Joseph Ratzinger, before the church made him its supreme leader, obstructed justice on a grand scale.

After his promotion to cardinal, he was put in charge of the so-called Congregation for the Doctrine of the Faith (formerly known as the Inquisition).

In 2001, then pope John Paul II placed this department in charge of the investigation of child rape and torture by Catholic priests. In May of that year, Ratzinger issued a confidential letter to every bishop. In it, he reminded them of the extreme gravity of a certain crime. But that crime was the reporting of the rape and torture.

The accusations, intoned Ratzinger, were only treatable within the church's own exclusive jurisdiction. Any sharing of the evidence with legal authorities or the press was utterly forbidden. Charges were to be investigated "in the most secretive way restrained by a perpetual silence and everyone is to observe the strictest secret which is commonly regarded as a secret of the Holy Office under the penalty of excommunication".

As far as I know, nobody has yet been excommunicated for the rape and torture of children, but exposing the offence could get you into serious trouble. And this is the church that warns us against moral relativism!

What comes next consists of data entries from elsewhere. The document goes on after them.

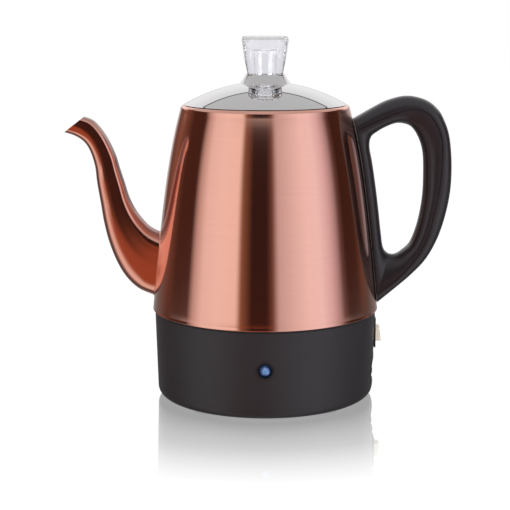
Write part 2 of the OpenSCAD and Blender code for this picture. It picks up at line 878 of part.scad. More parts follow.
module wiring() {
    sag_z = terminal_z - 6;
    color("#8a2f28")
        union() {
            // Live pin to the switch
            lead([
                [pin_tail_x - joint_gap, pin_pitch / 2, inlet_z],
                [pin_tail_x - 6, pin_pitch / 2, inlet_z],
                [switch_tail_x - 4, 4, switch_z - switch_tag_z],
                [switch_tail_x - joint_gap, 0, switch_z - switch_tag_z]
            ], lead_r);
            // Switch to the thermal fuse
            lead([
                [switch_tail_x - joint_gap, 0, switch_z + switch_tag_z],
                [switch_tail_x - 3, 2, switch_z + switch_tag_z],
                [switch_tail_x - 3, fuse_at[1], fuse_at[2]],
                [fuse_at[0] + fuse_leg + joint_gap, fuse_at[1], fuse_at[2]]
            ], lead_r);
            // Thermal fuse to the thermostat
            lead([
                [fuse_at[0] - fuse_leg - joint_gap, fuse_at[1], fuse_at[2]],
                [fuse_at[0] - fuse_leg - 3, fuse_at[1], fuse_at[2]],
                [fuse_at[0] - fuse_leg - 3, fuse_at[1], terminal_z - 2],
                [0, 12, sag_z + 2],
                [0, thermostat_tag_y, thermostat_tail_z]
            ], lead_r);
            // Thermostat to the element
            lead([
                [0, -thermostat_tag_y, thermostat_tail_z],
                [-6, -8, sag_z + 1],
                [terminal_x, -terminal_y, sag_z + 2],
                [terminal_x, -terminal_y, terminal_z - joint_gap]
            ], lead_r);
            // Element back to the neutral pin
            lead([
                [terminal_x, terminal_y, terminal_z - joint_gap],
                [terminal_x, terminal_y, sag_z - 2],
                [10, 14, sag_z - 5],
                [pin_tail_x - 8, -pin_pitch / 2, inlet_z - 4],
                [pin_tail_x - joint_gap, -pin_pitch / 2, inlet_z]
            ], lead_r);
            // Lamp leads
            for (side = [-1, 1])
                lead([
                    [side * 1.2, lamp_tail_y + joint_gap, lamp_z],
                    [side * 6, lamp_tail_y + 4, lamp_z],
                    [side * 9, lamp_tail_y + 8, lamp_z - 8]
                ], lead_r);
        }
}

/* ---- Pump stem ---- */

module pump_tube() {
    inner = tube_r - tube_wall;
    foot = seat_plate_z + seat_plate_t + 0.02;
    stop = valve_z + valve_t + valve_travel + 0.05;
    color("#d9d9db")
        rotate_extrude()
            polygon([
                [inner, foot], [tube_r, foot], [tube_r, basket_z - gap - stop_t - 1],
                [tube_r + 1.8, basket_z - gap - stop_t], [tube_r + 1.8, basket_z - gap],
                [tube_r, basket_z - gap], [tube_r, stem_top_z], [inner, stem_top_z],
                [inner, stop + 1.4], [inner - 1, stop + 0.7], [inner - 1, stop], [inner, stop]
            ]);
}

module pump_base() {
    bore = tube_r + 0.02;
    top = bell_z + bell_h;
    notch = 2.4;
    color("#c9c9cc")
        difference() {
            union() {
                rotate_extrude()
                    polygon([
                        [bell_r, bell_z], [bell_r, bell_z + 2], [bell_r - 5, bell_z + 5.5],
                        [tube_r + 2, bell_z + 7],
                        [tube_r + 1, top], [bore, top], [bore, bell_z + 6.2], [bell_r - 5.4, bell_z + 4.7],
                        [bell_r - bell_wall, bell_z + 1.7], [bell_r - bell_wall, bell_z]
                    ]);
                rotate_extrude()
                    polygon([
                        [2.4, seat_plate_z], [tube_r + 1, seat_plate_z],
                        [tube_r + 1, bell_z + 7], [bore, bell_z + 7],
                        [bore, seat_plate_z + seat_plate_t], [2.4, seat_plate_z + seat_plate_t]
                    ]);
            }
            for (a = [45 : 90 : 315])
                rotate([0, 0, a])
                    translate([bell_r - 2, -notch, bell_z - 1])
                        cube([4, 2 * notch, 2.4]);
        }
}

module pump_valve() {
    color("#e0b64c")
        translate([0, 0, valve_z])
            cylinder(h = valve_t, r = valve_r, $fn = small_fn);
}

/* ---- Basket ---- */

// Three rings of drilled holes between radii r0 and r1
module drilled(r0, r1, z, h, hole_r) {
    for (ring = [0 : 2], i = [0 : 11 + 6 * ring])
        rotate([0, 0, 360 * i / (12 + 6 * ring)])
            translate([r0 + (r1 - r0) * ring / 2, 0, z])
                cylinder(h = h, r = hole_r, $fn = 16);
}

module basket() {
    bore = tube_r + run_fit;
    top = basket_z + basket_h;
    rim_z = top - 1.2;
    color("#cfcfd2")
        difference() {
            rotate_extrude()
                polygon([
                    [bore, basket_z], [basket_r, basket_z], [basket_r, rim_z], [basket_r + basket_rim, rim_z],
                    [basket_r + basket_rim, top], [basket_r - basket_wall, top],
                    [basket_r - basket_wall, basket_z + basket_wall],
                    [bore + sleeve_wall, basket_z + basket_wall],
                    [bore + sleeve_wall, top - 0.4], [bore, top - 0.4]
                ]);
            drilled(bore + 7, basket_r - 6, basket_z - 1, 3, 1.1);
        }
}

module basket_cover() {
    bore = tube_r + run_fit;
    lip_r = basket_r - basket_wall - gap;
    color("#d2d2d6")
        difference() {
            rotate_extrude()
                polygon([
                    [bore, basket_cover_z], [lip_r - 0.6, basket_cover_z], [lip_r - 0.6, basket_cover_z - 3],
                    [lip_r, basket_cover_z - 3], [lip_r, basket_cover_z],
                    [basket_r + basket_rim, basket_cover_z],
                    [basket_r + basket_rim, basket_cover_z + 0.7], [bore, basket_cover_z + 0.7]
                ]);
            drilled(bore + 7, lip_r - 4, basket_cover_z - 1, 3, 1.2);
        }
}

/* ---- Lid and knob ---- */

dome_radii = [for (u = [1, 0.985, 0.96, 0.92, 0.87, 0.8, 0.72, 0.63, 0.53, 0.43]) u * lid_r];

module lid() {
    flare_r = collar_r + collar_wall + collar_flare;
    fillet = [for (a = [0 : 15 : 90])
        [flare_r - collar_flare * sin(a), dome_z(flare_r) + collar_flare * (1 - cos(a))]];
    outside = concat([for (r = dome_radii) [r, dome_z(r)]], fillet,
        [[collar_r + collar_wall, collar_top_z], [collar_r, collar_top_z]]);
    inside = concat([[collar_r, dome_z(flare_r) - lid_wall]],
        [for (i = [len(dome_radii) - 1 : -1 : 2])
            [dome_radii[i] - lid_wall * 0.3, dome_z(dome_radii[i]) - lid_wall]],
        [[lid_r - 1.2, lid_seat_z], [lid_r, lid_seat_z - 0.01]]);
    color("#b9b9bd")
        rotate_extrude()
            polygon(concat(outside, inside));
}

module lid_skirt() {
    color("#a9a9ad")
        rotate_extrude()
            polygon([
                [skirt_r, lid_seat_z - skirt_h], [skirt_r, lid_seat_z - 0.02],
                [skirt_r - skirt_wall, lid_seat_z - 0.02], [skirt_r - skirt_wall, lid_seat_z - skirt_h]
            ]);
}

module knob() {
    neck_z = collar_top_z + 0.7;
    grip_z = knob_top_z - 11;
    flutes = 12;
    color([0.92, 0.94, 0.95, 0.45])
        difference() {
            rotate_extrude()
                polygon([
                    [knob_hollow_r, knob_bottom_z], [knob_neck_r, knob_bottom_z],
                    [knob_neck_r, knob_ring_z - 0.1], [knob_neck_r - knob_groove_d, knob_ring_z - 0.1],
                    [knob_neck_r - knob_groove_d, knob_ring_z + knob_ring_t + 0.1],
                    [knob_neck_r, knob_ring_z + knob_ring_t + 0.1],
                    [knob_neck_r, neck_z], [knob_neck_r + 0.7, neck_z + 2], [knob_top_r - 1, grip_z + 4],
                    [knob_top_r, knob_top_z - 2.2], [knob_top_r - 0.2, knob_top_z - 0.6],
                    [knob_top_r - 0.8, knob_top_z], [0, knob_top_z], [0, knob_top_z - 6.7],
                    [knob_hollow_r - 2.4, knob_top_z - 7.3], [knob_hollow_r, knob_top_z - 10]
                ]);
            for (i = [0 : flutes - 1])
                rotate([0, 0, 360 * (i + 0.5) / flutes])
                    translate([knob_top_r + 0.5, 0, grip_z])
                        cylinder(h = 12, r = 1.2, $fn = small_fn);
        }
}

module knob_ring() {
    color("silver")
        translate([0, 0, knob_ring_z])
            difference() {
                cylinder(h = knob_ring_t, r = collar_r + 1.8);
                translate([0, 0, -1])
                    cylinder(h = 3, r = knob_neck_r - knob_groove_d + 0.05);
            }
}

vessel();
vessel_floor();
spout();
handle_frame();
handle_cover();
handle_studs();
handle_screws();
base_housing();
base_gasket();
bottom_cover();
feet();
standoffs();
base_screws();
heater_plate();
heating_element();
element_terminals();
thermostat();
thermostat_terminals();
thermostat_bracket();
bracket_screws();
keep_warm_heater();
keep_warm_strap();
thermal_fuse();
lamp_holder();
lamp_lens();
lamp_led();
switch_housing();
switch_rocker();
switch_terminals();
inlet_socket();
inlet_pins();
inlet_screws();
wiring();
pump_tube();
pump_base();
pump_valve();
basket();
basket_cover();
lid();
lid_skirt();
knob();
knob_ring();
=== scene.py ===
"""An electric coffee percolator: a copper-tinted jug with a gooseneck spout on a dark plastic base."""

import json
import math

import bmesh
import bpy
import numpy as np
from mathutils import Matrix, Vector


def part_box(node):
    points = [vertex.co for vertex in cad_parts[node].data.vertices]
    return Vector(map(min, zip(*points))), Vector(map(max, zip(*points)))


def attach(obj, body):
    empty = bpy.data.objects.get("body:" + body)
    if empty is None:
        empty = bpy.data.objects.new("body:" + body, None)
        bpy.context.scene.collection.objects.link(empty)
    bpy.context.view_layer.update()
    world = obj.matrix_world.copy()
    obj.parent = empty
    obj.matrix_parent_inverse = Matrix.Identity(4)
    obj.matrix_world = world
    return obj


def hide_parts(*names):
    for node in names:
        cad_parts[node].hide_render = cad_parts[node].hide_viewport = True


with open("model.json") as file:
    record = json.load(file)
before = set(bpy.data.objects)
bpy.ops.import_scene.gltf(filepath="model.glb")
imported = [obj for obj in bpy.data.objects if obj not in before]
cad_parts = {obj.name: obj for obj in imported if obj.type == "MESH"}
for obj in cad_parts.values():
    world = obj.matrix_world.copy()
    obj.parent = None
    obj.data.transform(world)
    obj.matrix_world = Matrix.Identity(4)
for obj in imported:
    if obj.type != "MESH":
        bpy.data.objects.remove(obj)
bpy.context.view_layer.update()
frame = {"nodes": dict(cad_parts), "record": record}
scene = bpy.context.scene

# ---- Camera ----
# A long lens a little above the jug's lid, square on to its front.

camera = bpy.data.objects.new("camera", bpy.data.cameras.new("camera"))
scene.collection.objects.link(camera)
camera.location = (0, -0.805, 0.230)
camera.rotation_euler = (math.radians(90 - 10.41), 0, 0)
camera.data.sensor_width = 36
camera.data.lens = 98.8
camera.data.shift_x = -0.02
camera.data.clip_start = 0.01
scene.camera = camera

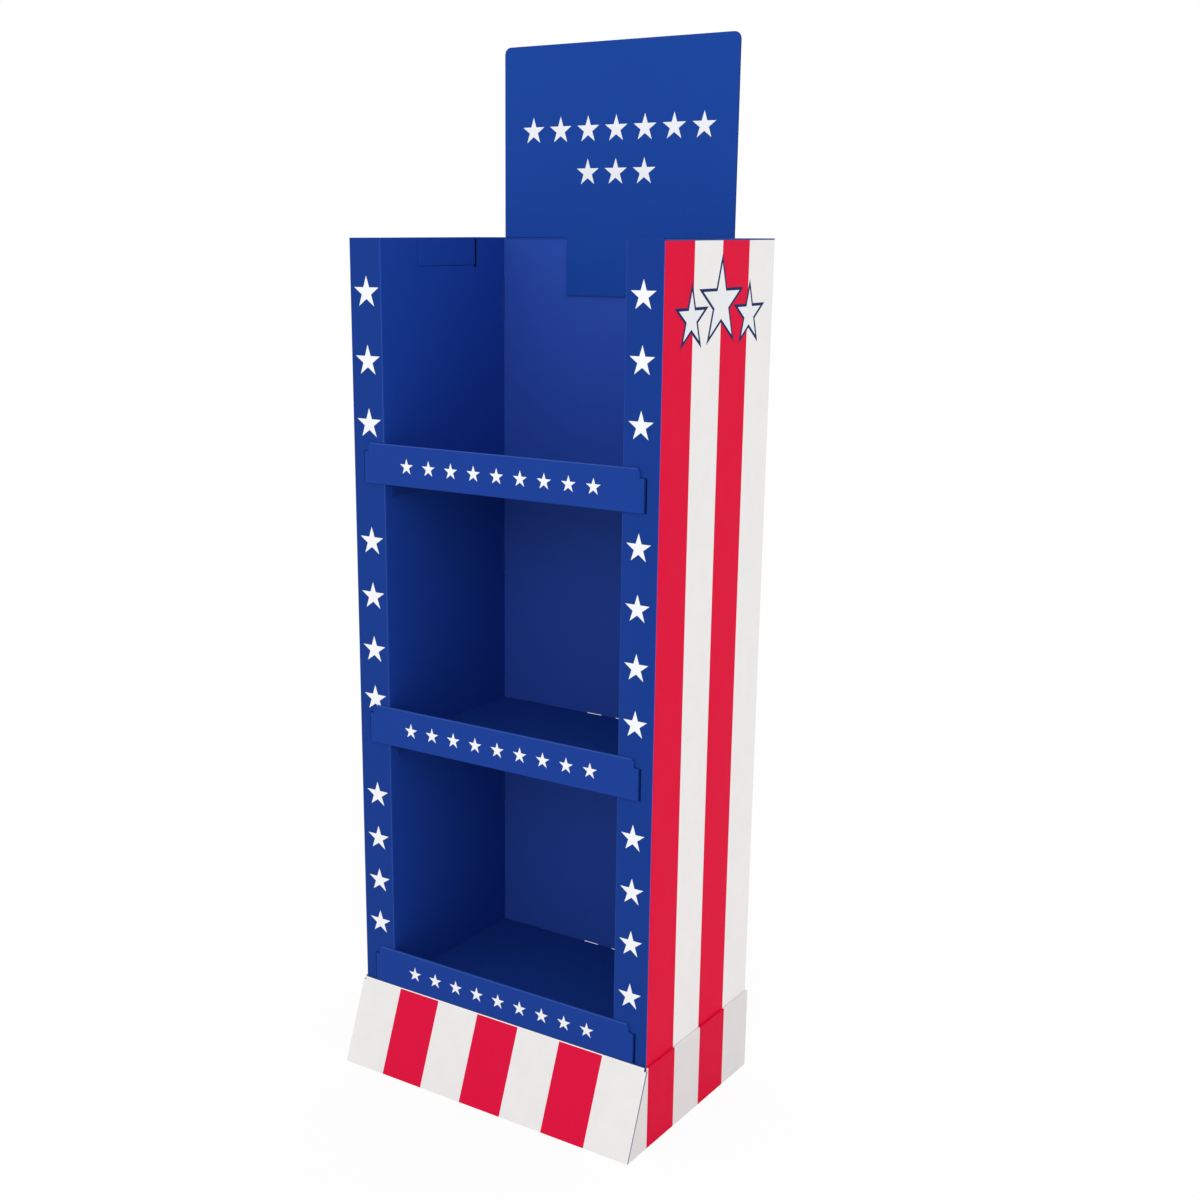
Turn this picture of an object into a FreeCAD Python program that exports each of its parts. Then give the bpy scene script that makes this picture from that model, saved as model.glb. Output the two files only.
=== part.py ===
import FreeCAD, Part
import math
import os

# Free-standing shop display of corrugated board, flat-packed, no fixings: a
# hollow-sided body stands in a plinth with a sloping kick panel, three folded
# shelf trays hook into it, and a header card hangs on its back panel.
# Millimetres. +Z up, front towards -Y, origin on the floor under the middle
# of the outline.

# Board
board = 3.0              # thickness of the corrugated board
fold_round = 2.0         # outside radius of a crease
slip = 0.5               # clearance where one folded sheet slides in another
slot_play = 0.5          # clearance of a tab in its slot, all round

# Body
body_width = 600.0
body_depth = 348.0
body_top = 1468.0
column_width = 66.0      # hollow side columns, seen from the front

# Tuck flap that holds each column's lid down
tuck_front = 97.0        # from the front of the body to the flap's front end
tuck_length = 160.0
tuck_drop = 43.0
tuck_gap = 0.8           # cut line in front of and under the flap
tuck_rear_gap = 7.0      # open cut behind the flap
tuck_relief = 5.0        # radius of the relief hole at the end of that cut

# Joints between the inner walls and the back panel
seam_tab_height = 80.0
seam_tab_above_lip = 252.0   # from a lip's foot to the foot of the tab over it
seam_slot_extra = 1.5        # wider side of the slot, towards the bay
seam_end_play = 0.15         # over and under the tab

# Shelves
shelf_pitch = 459.0
shelf_count = 3
lip_rise = 1.0           # from the plinth's rim to the foot of the lowest lip
lip_height = 68.0
lip_half = 266.0         # half length of the lip's upper edge
lip_corner = 5.0         # slanted corner at each end of it
floor_lift = 4.0         # from the lip's foot to the underside of the floor
flange_drop = 30.0       # turned-down edges of the floor
flange_inset = 12.0      # their ends, from the corners of the floor
hook_half = 274.5        # half length over the hook tabs
hook_height = 53.0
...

Not content with shielding its own priests from the law, Ratzinger's office even wrote its own private statute of limitations. The church's jurisdiction, claimed Ratzinger, "begins to run from the day when the minor has completed the 18th year of age" and then lasts for 10 more years. Daniel Shea, the attorney for two victims who sued Ratzinger and a church in Texas, correctly describes that latter stipulation as an obstruction of justice. "You can't investigate a case if you never find out about it. If you can manage to keep it secret for 18 years plus 10, the priest will get away with it."

The next item on this grisly docket will be the revival of the longstanding allegations against the Reverend Marcial Maciel, founder of the ultra-reactionary Legion of Christ. Senior ex-members of this secretive order found their complaints ignored and overridden by Ratzinger during the 1990s, if only because Maciel had been praised by John Paul II as an "efficacious guide to youth".

And now behold the harvest of this long campaign of obfuscation. Ratzinger himself may be banal, but his whole career has the stench of evil that is beyond the power of exorcism to dispel. What is needed is not medieval incantation but the application of justice and speedily at that.